WHAT IS BEING ASKED:
List each line holding the string "picture".

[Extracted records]

□ □ □ □ □ □ □

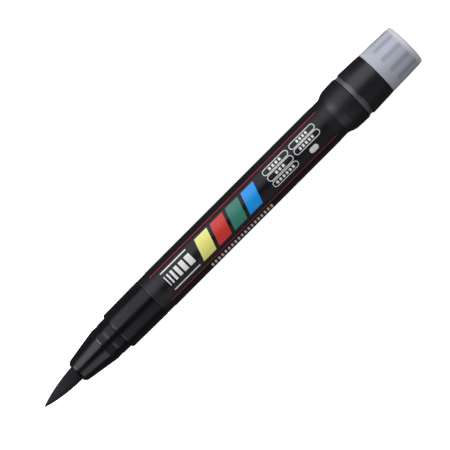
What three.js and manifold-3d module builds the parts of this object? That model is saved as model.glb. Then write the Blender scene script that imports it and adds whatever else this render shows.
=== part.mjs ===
// Valve-fed brush pen, lying along X: pointed tuft at -X, push button at +X, printed side up (+Z).
// Pressing the button slides a long rod forward, which lifts a spring-loaded valve off its seat and
// lets ink run from the barrel to the tuft. Millimetres. Stations (x) run from front to rear.
import * as THREE from "three";
import { mergeVertices } from "three/addons/utils/BufferGeometryUtils.js";
import Module from "manifold-3d";

const wasm = await Module();
wasm.setup();

// ---- driving dimensions ---------------------------------------------------------------------------
const POINT = -0.4; // the tuft's point
const TAIL = 153.3; // the button's rear face
const AXIS_HEIGHT = 7.85; // the collar is the widest ring, and the pen lies on it
const ROUND = 36; // facets round the pen's body
const FINE = 20; // facets round small inner pieces

const NOSE_FRONT = 13.7; // tuft's free length
const GRIP_FRONT = 31.0; // shoulder where the nose enters the grip
const GRIP_REAR = 45.8; // seam between grip and barrel
const LABEL_FRONT = 49.1;
const LABEL_REAR = 119.2;
const BARREL_REAR = 130.5; // sharp rear rim of the flare
const COLLAR_FRONT = 131.8;
const COLLAR_REAR = 140.65;

const BEND_X = 11.2; // where the flexing end of the tuft turns about its root
const TUFT_R = 2.29;
const NOSE_BORE_R = 2.6;
const FERRULE_R = 3.35;
const SPRING_BAY_R = 3.8; // bore of the nose behind the ferrule
const SPIGOT_R = 5.0; // nose and barrel both plug into the grip
const GRIP_BORE_R = 5.05;
const RESERVOIR_R = 5.7;
const BARREL_R = 6.63;
const LABEL_R = 6.73;
const RIM_R = 7.84;
const LIP_R = 6.65; // inward lip that keeps the button in
const BAND_R = 7.5; // ring of the button seen between rim and collar
const COLLAR_R = 7.85;
const ROD_R = 1.0;
const BALL_R = 2.0;
const BALL_DROP = 3.6; // the mixing ball lies on the reservoir's floor, under the rod
const BALL_X = 50.5; // at the front end of its run, where a pen lying down leaves it
const RIB_COUNT = 12;
const RIB_FRONT = 143.9;

// ---- materials ------------------------------------------------------------------------------------
const paint = (color, roughness, metalness = 0) =>
  new THREE.MeshStandardMaterial({ color, roughness, metalness });
const black = paint(0x1b1a1e, 0.32);
const blackSatin = paint(0x202023, 0.5);
const bristle = paint(0x29282c, 0.6);
const film = paint(0x1c1b1f, 0.38);
const smoke = paint(0x9fa2b2, 0.22);
const steel = paint(0xb9bcc2, 0.25, 1);
const rubber = paint(0x171717, 0.8);
const natural = paint(0xd8d6cf, 0.45);
const fibre = paint(0x6d6a70, 0.9);

// ---- helpers --------------------------------------------------------------------------------------
const pen = new THREE.Group();
pen.position.set(-(POINT + TAIL) / 2, 0, AXIS_HEIGHT);

// A turned piece about the pen's axis. Stations run front to rear outside, then rear to front inside.
function turned(profile, segments = ROUND) {
  const points = profile.map(([x, r]) => new THREE.Vector2(r, x));
  const geometry = new THREE.LatheGeometry(points, segments);
  geometry.rotateZ(-Math.PI / 2);
  return geometry;
}

// A hollow turned piece: the same profile, joined back to its first station.
function ring(profile, segments = ROUND) {
  return turned([...profile, profile[0]], segments);
}

function toSolid(geometry) {
  const bare = geometry.clone();
  bare.deleteAttribute("normal");
  bare.deleteAttribute("uv");
  const merged = mergeVertices(bare, 1e-4);
  return new wasm.Manifold(
    new wasm.Mesh({
      numProp: 3,
      vertProperties: merged.attributes.position.array,
      triVerts: new Uint32Array(merged.index.array),
    }),
  );
}

function toGeometry(solid) {
  const mesh = solid.getMesh();
  const geometry = new THREE.BufferGeometry();
  geometry.setAttribute("position", new THREE.BufferAttribute(mesh.vertProperties, 3));
  geometry.setIndex(new THREE.BufferAttribute(mesh.triVerts, 1));
  geometry.computeVertexNormals();
  return geometry;
}

function add(name, geometry, material) {
  const mesh = new THREE.Mesh(geometry, material);
  mesh.name = name;
  pen.add(mesh);
  return mesh;
}

class Coil extends THREE.Curve {
  constructor(from, to, radius, turns) {
    super();
    Object.assign(this, { from, to, radius, turns });
  }
  getPoint(t, target = new THREE.Vector3()) {
    const angle = 2 * Math.PI * this.turns * t;
    const x = this.from + (this.to - this.from) * t;
    return target.set(x, this.radius * Math.cos(angle), this.radius * Math.sin(angle));
  }
}

function coilSpring(from, to, radius, wire, turns) {
  const section = new THREE.Shape();
  for (let i = 0; i < 6; i += 1) {
    const a = (i * Math.PI) / 3;
    const [u, v] = [wire * Math.cos(a), wire * Math.sin(a)];
    if (i === 0) section.moveTo(u, v);
    else section.lineTo(u, v);
  }
  section.closePath();
  return new THREE.ExtrudeGeometry(section, {
    steps: Math.round(turns * 12),
    extrudePath: new Coil(from, to, radius, turns),
    bevelEnabled: false,
  });
}

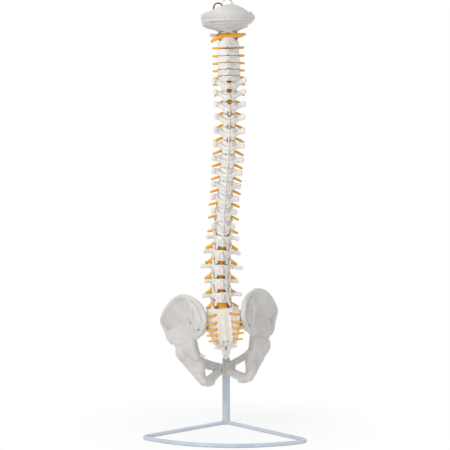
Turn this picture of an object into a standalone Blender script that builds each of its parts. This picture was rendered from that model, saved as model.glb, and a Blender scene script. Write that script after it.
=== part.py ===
"""Flexible anatomical spine with pelvis and occipital plate on a bent-bar stand.

World frame: metres, +Z up, the floor at z = 0, the origin at the centre of the post's foot.
The column is seen from behind along +Y, so the back of the body is -Y and its left side is -X.
Bone forms are drawn in millimetres in each bone's own frame: x to the right, y forwards, z up.
"""

import math

import bmesh
import bpy
from mathutils import Matrix, Vector

MM = 0.001

# Fits between pieces
SEAT_GAP = 0.3 * MM
BORE_CLEARANCE = 0.35 * MM

# Stand
POST_DIAMETER = 16 * MM
POST_BORE = 9.6 * MM
POST_HEIGHT = 139 * MM
POST_PLUG = 30 * MM
POST_SIDES = 16
BAR_DIAMETER = 8 * MM
BASE_SPREAD = 327 * MM
BASE_REACH = 159 * MM
BASE_SKEW = 15 * MM
BASE_LEFT = Vector((-0.51 * BASE_SPREAD, BASE_SKEW - BASE_REACH, 0))
BASE_RIGHT = Vector((0.49 * BASE_SPREAD, -BASE_SKEW - BASE_REACH, 0))
BASE_BOW = 56 * MM
BASE_CORNER_RADIUS = 14 * MM
BASE_CORNER_STEPS = 5
BASE_BOW_STEPS = 9
BAR_RUN_IN = 0.4
ROD_DIAMETER = 8 * MM
ROD_CRANK_LOW = 10 * MM
ROD_DEPTH_IN_POST = 60 * MM
ROD_ENTRY = 16 * MM
CORE_DIAMETER = 6 * MM
CORE_ENTRY = 13 * MM
EYE_DIAMETER = 22 * MM
EYE_WIRE = 3.6 * MM
EYE_RISE = 44 * MM
EYE_SOCKET = 11 * MM
EYE_SOCKET_DEPTH = 9 * MM
EYE_SOCKET_TOP = 4 * MM
EYE_SIDES = 16
EYE_SOCKET_SIDES = 12
ROD_UPRIGHT = 34 * MM
ROD_BEND_RADIUS = 16 * MM
ROD_LEAN = 4 * MM
ROD_BEND_STEPS = 4

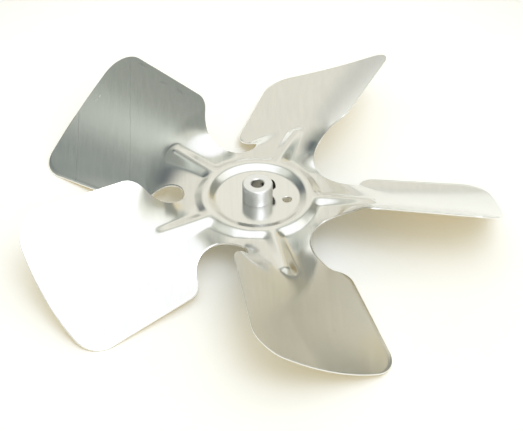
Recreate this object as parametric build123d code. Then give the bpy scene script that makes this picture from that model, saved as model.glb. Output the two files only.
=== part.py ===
from build123d import *
import math
import os

os.makedirs("parts", exist_ok=True)

# Millimetres. The shaft axis is Z, the open end of the hub points to +Z, and
# Z = 0 is the upper face of the flat centre of the sheet. Blade 0 runs along +X.

# ------------------------------------------------------------------ the fan
BLADES = 5
PITCH_CIRCLE = 360 / BLADES     # degrees from one blade to the next
TIP_RADIUS = 152.4              # 12 inch sweep
SHEET = 1.2                     # aluminium sheet, measured along the shaft axis

# ------------------------------------------------------------------ blade outline in plan
# The raised edge lies towards -Y and the lowered edge towards +Y.
STATION = 70.0                  # radius at which the two half widths are measured
RAISED_HALF = 33.8
RAISED_SPLAY = 4.8              # degrees by which the edge opens outward
RAISED_NECK_R = 14.0            # convex round between the edge and the pocket
LOWERED_HALF = 40.6
LOWERED_SPLAY = 4.6
LOWERED_NECK_R = 11.0
TIP_CORNER_R = 17.0
TIP_ARC_R = 172.0               # the tip is a little flatter than the sweep circle
TIP_ARC_TURN = 11.5             # degrees from the blade axis to the farthest point
POCKET_FLOOR = 46.2             # radius of the floor of the pocket between two blades
POCKET_RAISED_R = 17.5
POCKET_LOWERED_R = 15.0

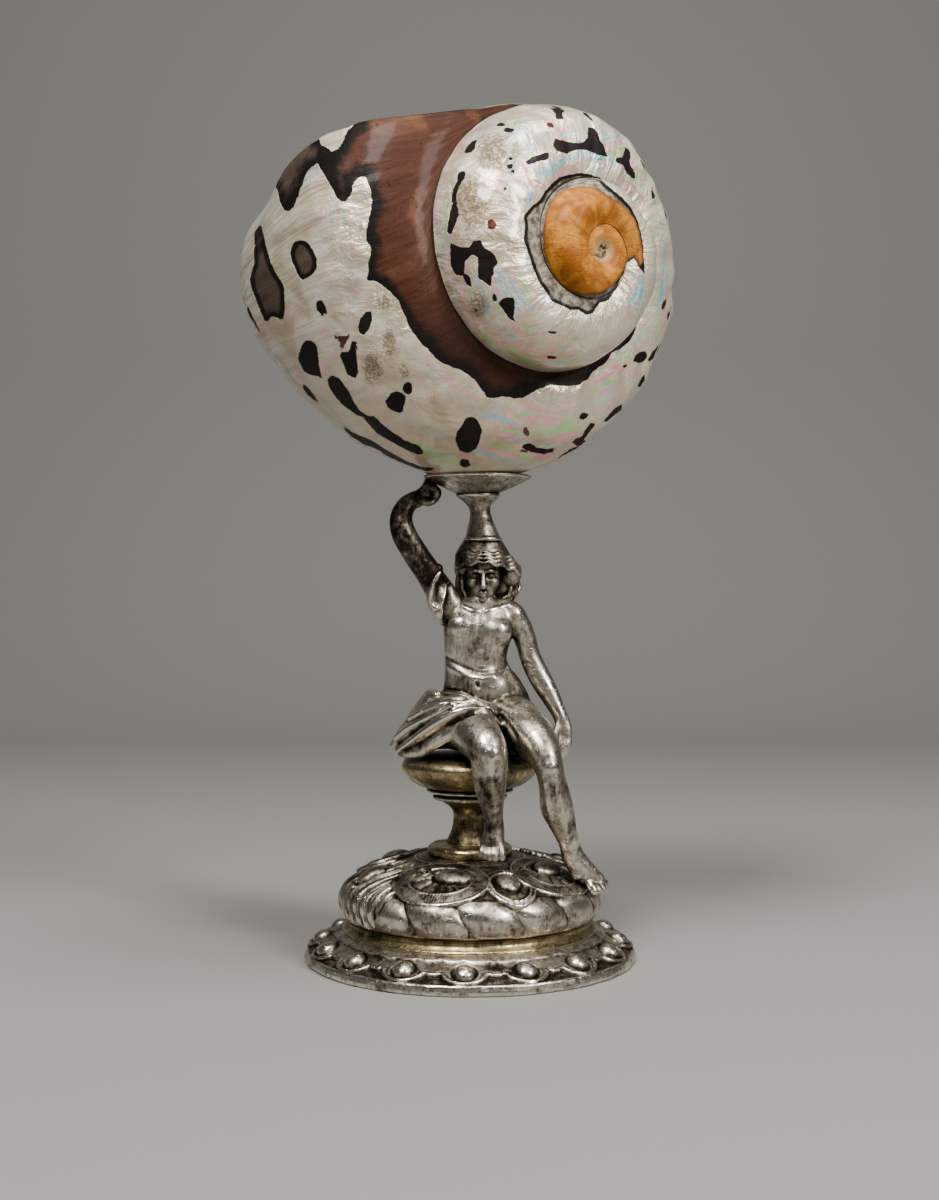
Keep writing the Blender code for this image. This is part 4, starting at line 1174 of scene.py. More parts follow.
figure = {
    # Painted shade on the raised arm in the shell's shadow and on the right shin, eased at the hand; the
    # drapery is lightened.
    "extraShadeAndTarnish": {"arm": 0.8, "hand": 0.4, "shin": 0.3, "drape": 0.22},
    "grain": 0.33,
    "headGrain": 0.17,
    "softening": 16,
    "limbs": {  # x, y, z, half width, half depth from root to tip
        "torso": ((3.0, 2.5, 49.9, 11.6, 8.4), (3.2, 2.6, 54.0, 12.3, 8.8), (3.3, 2.4, 58.6, 11.7, 8.1),
                  (2.8, 2.0, 62.4, 10.2, 7.0), (1.9, 1.4, 66.4, 8.3, 5.8), (1.4, 0.9, 70.0, 7.45, 5.1),
                  (1.5, 0.4, 73.6, 7.75, 5.2), (1.9, 0.2, 77.2, 8.3, 5.2), (2.4, 0.6, 80.4, 8.5, 4.7),
                  (2.8, 1.2, 83.0, 7.0, 3.8), (3.0, 1.4, 84.8, 4.2, 3.1)),
        "throat": ((3.0, 1.6, 83.0, 3.1, 2.9), (3.05, 1.1, 85.6, 2.45, 2.5), (3.1, 0.8, 88.4, 2.6, 2.7)),
        "raisedArm": ((-2.6, 1.4, 80.6, 3.6, 3.4), (-6.4, 0.5, 85.6, 3.5, 3.4), (-9.8, -0.6, 90.9, 3.15, 3.1),
                      (-13.2, -1.9, 96.0, 3.05, 3.0), (-15.6, -2.6, 100.2, 2.95, 2.9),
                      (-16.3, -2.2, 103.8, 2.7, 2.7), (-15.2, -1.3, 106.8, 2.35, 2.4),
                      (-13.2, -0.7, 108.5, 1.95, 2.1), (-11.8, -0.5, 109.1, 1.7, 1.9)),
        "raisedPalm": ((-13.0, -0.7, 108.1, 1.8, 2.1), (-11.2, -0.8, 109.3, 2.0, 2.5),
                       (-9.9, -0.7, 110.8, 1.9, 2.6), (-9.5, -0.6, 112.3, 1.6, 2.2)),
        "raisedThumb": ((-11.6, -2.6, 108.1, 0.8, 0.8), (-10.0, -3.4, 107.5, 0.85, 0.85),
                        (-8.6, -3.2, 107.8, 0.7, 0.7)),
        "loweredArm": ((7.6, 1.5, 82.6, 3.0, 2.9), (10.2, 1.6, 80.9, 3.1, 3.2), (12.1, 1.8, 78.0, 2.85, 3.0),
                       (13.4, 2.0, 74.6, 2.7, 2.8), (14.3, 2.0, 71.2, 2.6, 2.7), (15.6, 1.7, 68.2, 2.75, 2.7),
                       (17.3, 1.1, 65.0, 2.75, 2.6), (19.3, 0.3, 61.4, 2.4, 2.3),
                       (21.0, -0.6, 58.0, 1.9, 1.7), (21.8, -1.0, 56.0, 1.75, 1.45)),
        "loweredPalm": ((21.8, -1.0, 56.4, 1.8, 1.2), (22.3, -1.5, 53.8, 2.1, 1.1),
                        (22.4, -1.8, 51.8, 1.9, 0.95)),
        "loweredThumb": ((21.0, -1.8, 55.4, 0.75, 0.75), (20.2, -2.7, 53.0, 0.75, 0.75),
                         (20.3, -3.2, 51.2, 0.6, 0.6)),
        "rightLeg": ((-3.0, -1.0, 56.0, 7.0, 6.0), (-1.6, -7.0, 56.0, 6.6, 5.9), (0.6, -12.4, 54.6, 5.9, 5.5),
                     (2.6, -16.8, 52.8, 5.1, 5.1), (3.9, -19.6, 50.9, 4.6, 4.7), (4.4, -20.3, 48.4, 4.3, 4.2),
                     (4.4, -19.8, 45.6, 3.95, 3.9), (4.6, -18.8, 42.6, 3.7, 3.8),
                     (4.9, -17.8, 39.4, 3.0, 3.2), (5.3, -16.9, 36.4, 2.3, 2.6),
                     (5.6, -16.2, 33.9, 2.05, 2.4)),
        "rightCalf": ((4.4, -17.6, 46.6, 2.6, 2.2), (4.6, -16.4, 43.0, 3.3, 2.9),
                      (4.9, -16.0, 39.0, 2.2, 2.0)),
        "rightFoot": ((5.6, -15.4, 34.6, 2.1, 2.7), (5.5, -16.2, 31.8, 2.4, 2.5),
                      (5.1, -17.3, 29.4, 2.8, 1.9), (4.9, -18.1, 28.0, 2.95, 1.25)),
        "leftLeg": ((8.6, -1.0, 56.0, 7.3, 6.3), (11.2, -6.4, 55.6, 6.5, 5.9), (14.0, -11.4, 53.4, 5.5, 5.3),
                    (16.4, -15.0, 50.4, 4.4, 4.7), (17.8, -16.8, 47.3, 3.5, 4.0),
                    (18.6, -17.0, 44.0, 3.2, 3.7), (19.2, -16.4, 41.0, 3.5, 3.8),
                    (19.8, -15.6, 37.6, 3.85, 3.9), (20.9, -14.6, 34.4, 3.3, 3.4),
                    (22.0, -13.6, 31.2, 2.65, 2.8), (22.9, -12.6, 28.4, 2.35, 2.5)),
        "leftFoot": ((22.9, -11.8, 28.4, 2.3, 2.7), (24.0, -11.5, 25.2, 2.7, 2.8),
                     (25.8, -11.4, 22.7, 2.8, 2.5), (28.0, -11.2, 20.5, 2.6, 2.0),
                     (29.4, -11.2, 19.5, 2.3, 1.5)),
        "drapeFront": ((5.0, -9.6, 58.6, 2.2, 2.0), (1.4, -11.6, 58.9, 3.4, 3.2),
                       (-2.6, -11.6, 58.6, 4.4, 4.1), (-7.2, -9.8, 56.5, 5.4, 4.9),
                       (-11.0, -7.6, 54.1, 5.0, 4.7), (-14.4, -5.2, 51.8, 3.7, 3.8),
                       (-16.9, -3.2, 50.2, 2.0, 2.6)),
        "drapeSide": ((-7.4, 1.2, 61.6, 3.2, 6.0), (-10.2, 1.0, 56.6, 4.2, 7.6),
                      (-13.0, 0.4, 51.9, 4.0, 7.8)),
        "drapeBack": ((-11.0, 4.4, 51.8, 3.4, 3.4), (-3.4, 8.0, 52.0, 3.7, 3.8), (5.0, 8.6, 52.0, 3.8, 3.8),
                      (12.4, 5.6, 51.6, 3.3, 3.3), (18.2, 1.8, 51.4, 1.9, 1.6), (22.4, -0.4, 52.2, 1.5, 0.9)),
        "drapeRim": ((-18.2, -2.6, 50.6, 0.9, 0.9), (-16.6, -5.2, 49.0, 1.3, 1.2),
                     (-11.9, -8.8, 49.2, 1.4, 1.3), (-8.8, -11.4, 51.0, 1.3, 1.3),
                     (-5.7, -13.4, 53.1, 1.3, 1.2), (-3.0, -14.7, 55.6, 1.2, 1.1),
                     (-0.4, -15.3, 57.4, 1.1, 1.0), (2.3, -15.2, 58.3, 1.0, 0.9),
                     (4.8, -14.0, 57.8, 0.9, 0.8), (6.6, -12.0, 56.2, 0.6, 0.6)),
        "sleeve": ((-7.6, -1.9, 92.0, 1.3, 1.3), (-8.3, -2.2, 87.6, 2.1, 2.0), (-7.6, -2.0, 83.2, 2.2, 2.0),
                   (-6.4, -1.4, 79.4, 1.1, 1.2)),
    },
    "blunt": {"torso": 0.24, "drapeSide": 0.3, "rightLeg": 0.5, "leftLeg": 0.5},  # rounder ends are 1
    "swellings": (  # centre, half sizes
        ((-1.9, -2.3, 78.2), (3.8, 3.1, 3.6)), ((6.3, -2.4, 77.0), (3.8, 3.1, 3.6)),
        ((3.2, -2.7, 63.4), (6.6, 3.0, 5.4)), ((4.7, -22.5, 50.3), (2.7, 2.3, 2.6)),
        ((18.1, -19.2, 46.8), (2.3, 2.0, 2.6)), ((24.6, -12.2, 21.6), (1.6, 2.0, 1.5)),
        ((10.2, 1.4, 81.0), (3.3, 3.3, 3.1)), ((-4.6, 1.2, 82.2), (3.6, 3.3, 3.4)),
        ((5.6, -13.6, 31.4), (1.7, 1.8, 1.9)),
        ((-9.6, -1.9, 109.6), (1.5, 1.6, 1.6))),
    # start, end and radius of each toe
    "toes": (
        ((7.1, -18.6, 28.6), (7.25, -19.5, 26.5), 0.88), ((5.6, -18.9, 28.3), (5.65, -19.9, 26.2), 0.64),
        ((4.5, -18.9, 28.2), (4.45, -19.8, 26.3), 0.58), ((3.5, -18.7, 28.3), (3.35, -19.5, 26.6), 0.55),
        ((2.6, -18.3, 28.6), (2.35, -19.0, 27.1), 0.52),
        ((27.4, -13.0, 19.6), (28.6, -14.2, 17.8), 0.92), ((28.9, -12.9, 19.2), (29.9, -13.8, 17.9), 0.62),
        ((29.9, -12.1, 19.3), (30.9, -12.9, 18.2), 0.56), ((30.5, -11.2, 19.6), (31.5, -11.8, 18.6), 0.52),
        ((30.9, -10.2, 20.0), (31.8, -10.6, 19.2), 0.5)),
    # base, knuckle, tip and radius of each finger
    "fingers": (
        ((-9.6, -2.5, 111.4), (-7.9, -2.9, 110.2), (-8.6, -2.8, 108.4), 0.8),
        ((-9.4, -1.1, 111.8), (-7.5, -1.3, 110.3), (-8.2, -1.3, 108.3), 0.84),
        ((-9.4, 0.3, 111.8), (-7.5, 0.3, 110.3), (-8.2, 0.3, 108.3), 0.84),
        ((-9.6, 1.6, 111.4), (-7.9, 1.8, 110.2), (-8.6, 1.8, 108.6), 0.74),
        ((21.3, -2.0, 52.2), (20.9, -2.6, 50.0), (20.8, -2.4, 47.8), 0.66),
        ((22.1, -2.1, 52.0), (21.8, -2.8, 49.6), (21.6, -2.6, 47.3), 0.68),
        ((22.9, -2.0, 52.0), (22.8, -2.6, 49.8), (22.5, -2.5, 47.8), 0.66),
        ((23.7, -1.7, 52.4), (23.7, -2.2, 50.4), (23.4, -2.2, 48.8), 0.58)),
    # Lines in photo pixels that the chaser's tools left: path, half width, height
    "lines": (
        (((443, 656), (455, 663), (468, 669), (482, 673), (496, 672), (507, 667)), 0.55, -0.4),
        (((447, 666), (460, 673), (478, 678), (494, 677)), 0.9, 0.3),
        (((481, 612), (480, 625), (479, 642)), 1.1, -0.35),
        (((462, 606), (471, 610), (479, 611)), 0.5, 0.3), (((486, 611), (497, 608), (509, 605)), 0.5, 0.3),
        (((477, 683), (478, 686)), 0.5, -0.5),
        (((399, 751), (410, 742), (430, 727), (452, 714), (470, 709.5), (487, 711.5)), 0.95, 0.95),
        (((405, 750), (421, 744), (437, 733), (455, 721), (472, 714)), 0.5, -0.75),
        (((398, 744), (412, 733), (431, 719), (449, 709.5)), 0.55, -0.75),
        (((396, 738), (410, 727), (430, 717.5), (452, 706)), 0.75, 0.7),
        (((407, 722), (428, 712), (450, 703)), 0.5, -0.4),
        (((410, 718), (430, 708), (453, 702.5), (470, 702.5)), 0.7, 0.5),
        (((414, 711), (428, 702.5), (446, 698.5), (463, 700)), 0.6, -0.45),
        (((436, 695), (447, 694), (457, 694.5), (466, 697), (478, 703), (491, 711)), 0.75, 0.75),
        (((436, 690), (450, 689), (462, 691), (474, 697)), 0.5, -0.35),
        (((439, 573), (432.5, 586), (431, 599), (435, 609)), 0.55, 0.75),
        (((447, 586), (443, 598), (438.5, 608)), 0.55, 0.6),
        (((439, 584), (436.5, 594), (436.5, 602)), 0.7, -1.0),
        (((451, 568), (448, 590), (446, 610), (445, 628)), 0.6, -0.85),
        (((492, 760), (491, 775), (493, 795), (496, 812)), 0.8, 0.3),
        (((481, 765), (481, 780), (485, 795)), 0.9, -0.25),
        (((556, 778), (560, 798), (564, 822), (568, 840)), 0.8, 0.3),
        (((545, 784), (547, 800), (551, 818)), 0.8, 0.35), (((500, 716), (508, 724), (516, 738)), 0.6, -0.35),
        (((500, 700), (512, 706), (526, 716)), 0.8, -0.25),
        (((519, 664), (524, 662), (531, 664)), 0.5, -0.3)),
}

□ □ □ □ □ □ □

OUTPUT FOR THIS TASK:
Turn this picture of an object into a standalone Blender script that builds each of its parts. This picture was rendered from that model, saved as model.glb, and a Blender scene script. Write that script after it.
Recreate this object as parametric build123d code. Then give the bpy scene script that makes this picture from that model, saved as model.glb. Output the two files only.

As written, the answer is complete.